Большое зарешеченное окно было в южной
стене нашего дома. Каменная стена, толщиной более метра образовывала очень
широкий подоконник, который служил нам, девочкам своего рода балконом. По
вечерам, когда мы возвращались домой со двора после наших игр, мы любили
усаживаться там и смотреть вниз. На небольшом холме напротив пастух Салим
собирал в хлев своих коз. Маленькие лоскутки с завитушками на ушах и черноватые
козлята выходили навстречу стаду, возвращающемуся с пастбища. Под нами, за
крепостной стеной, раскрывалась долина Шилоах, Силуан, и в сумерках жестяные
крыши ее маленьких домов отсвечивали золотом.
По субботам и в праздничные будни (Суккот,
Шавуот, Песах) была узкая улица между стеной дома и крепостной стеной полна
людей. Они все направлялись к Западной Стене, маленькому кусочку Храма. Но в
этот вечерний час не было никого, кто бы спускался по ступенькам, из страха по
ночам. Рядом со Стеной на маленьком участке, предназначенном для молитвы, арабы
делали что хотели, и британские охранники, выставленные там мандатными властями
как будто бы следить за порядком, отводили взгляд.

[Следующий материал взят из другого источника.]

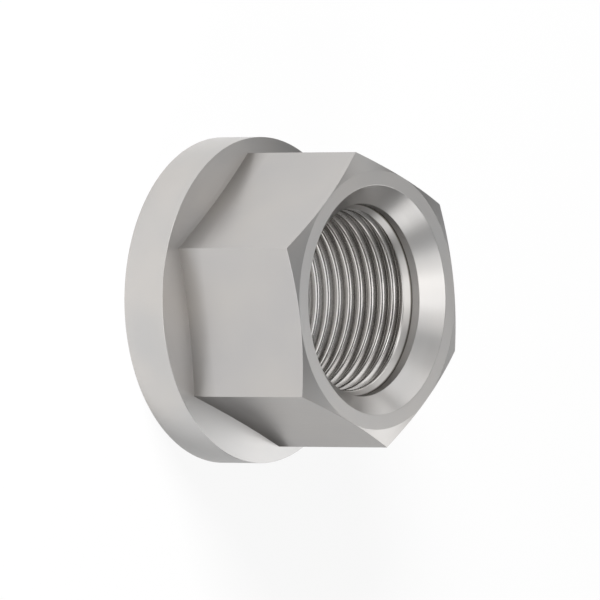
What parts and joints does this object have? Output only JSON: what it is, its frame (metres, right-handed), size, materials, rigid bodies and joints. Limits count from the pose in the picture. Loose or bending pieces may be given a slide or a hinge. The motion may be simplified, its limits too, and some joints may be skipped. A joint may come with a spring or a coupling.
{
  "type": "hex flange nut",
  "caption": "Tall hex nut with a round collar for a washer, chamfered corners and a fine internal thread behind a countersunk, recessed mouth.",
  "frame": {"origin": "centre of the flat bearing face under the collar, on the nut's axis; the nut stands on this face", "axes": "+Z along the nut's axis from the bearing face to the chamfered front face; +X through a corner of the hexagon"},
  "size_m": [0.024, 0.024, 0.0141],
  "materials": {
    "steel": "bright turned and milled steel, satin, unplated"
  },
  "bodies": {
    "root": {"nut": "steel"}
  },
  "joints": []
}
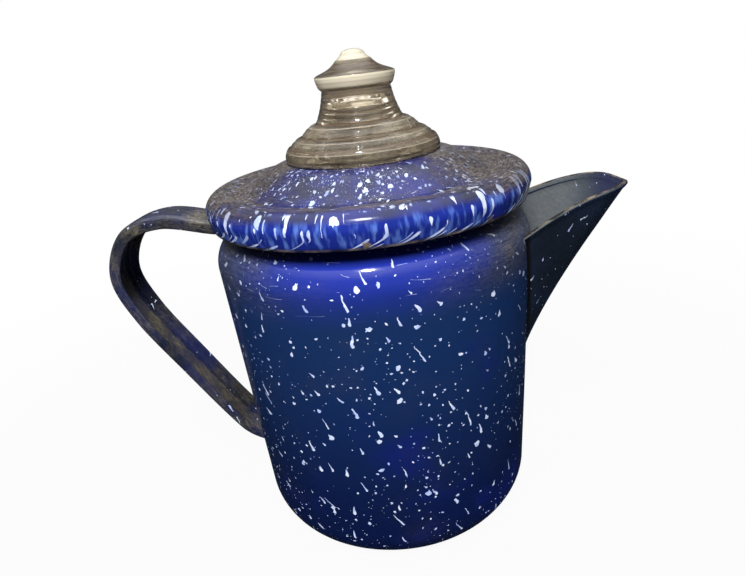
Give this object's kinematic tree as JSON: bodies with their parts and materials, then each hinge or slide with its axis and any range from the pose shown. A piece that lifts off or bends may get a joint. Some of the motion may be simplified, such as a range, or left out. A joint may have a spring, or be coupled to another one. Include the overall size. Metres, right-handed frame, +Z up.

Сегодня, когда мы
прогуливаемся по широкой площади и молимся Господу в большом количестве людей,
в радости и благодарении, трудно представить тому, кто не видел Стены тогда,
как жалко было наше присутствие там. Сколько обид и унижений терпели мы, и
никто не ответил.
Арабские дома, которые были построены у
Стены с обеих сторон, оставили лишь маленький участок для молитвы. Англичане не
разрешали нам поставить перегородку, и так женщины скучивались с одной стороны
и мужчины с другой этого узкого места. Мы должны были молиться стоя всю
молитву, потому что нам было запрещено приносить с собой что либо, на чем можно
было сесть. Запрещено было танцевать, даже в Симхат Тора. Нельзя было трубить в
Шофар – это противоречило указаниям. И если кто-то из молящихся все же проносил
стул, даже если это был старик или больной, тут же подбегал британский охранник
и выгонял его. Однажды все же молящиеся решили начать
"хакафот"(круговые танцы). Сразу же был вызван раввин Стены
Оренштейн, от которого потребовали немедленно прекратить танцы, являющиеся
нарушением.
Обычно мы шли к Стене днем, но не часто,
как делаем это сегодня. В сопровождении подруг мы спускались по ступенчатой
улице, проходили мимо кустов кактуса, и приближались к Стене. Мы не
задерживались, нам не хотелось терпеть обиды и оскорбления. Мы собирались в
сторонке, читали несколько псалмов, приклонив голову со слезами.
Не раз, когда мы стояли в молитве, какой-нибудь
араб нарочно проезжал через нас на своем осле, расталкивая нас в стороны. Он
скакал между людьми, как будто это был его собственный двор. На его крик:
"Эй-а! Эй-а!" люди должны были разбегаться в стороны, иногда попадая
в квартал Муграби. Порой, когда мы углублялись в молитву, мы чувствовали, как грязная
вода просачивается в обувь, и пытались отойти. Источником этой "реки
грязи" был дом построенный на самой Стене. Там арабская женщина мыла
ступеньки дома и с метлой выплескивала грязную воду в сторону молящихся. Это в
глазах англичан не было нарушением.
Все женщины плакали навзрыд. И наши глаза
тоже наполнялись большими и теплыми слезами. У Стены невозможно было не
плакать. Поражение было таким страшным, таким ощутимым. Мы у Стены, и как будто
в изгнании. Даже голуби, кружившие над нашими головами печально гороковали
вместе с нами. Когда ты стоял так, прислонив голову к камням стены, ты мог
услышать рыдающий голос – казалось, сами камни плачут. Это был голос Шхины
(присутствия Господа). Ни разу не сдвинулась она с этого места.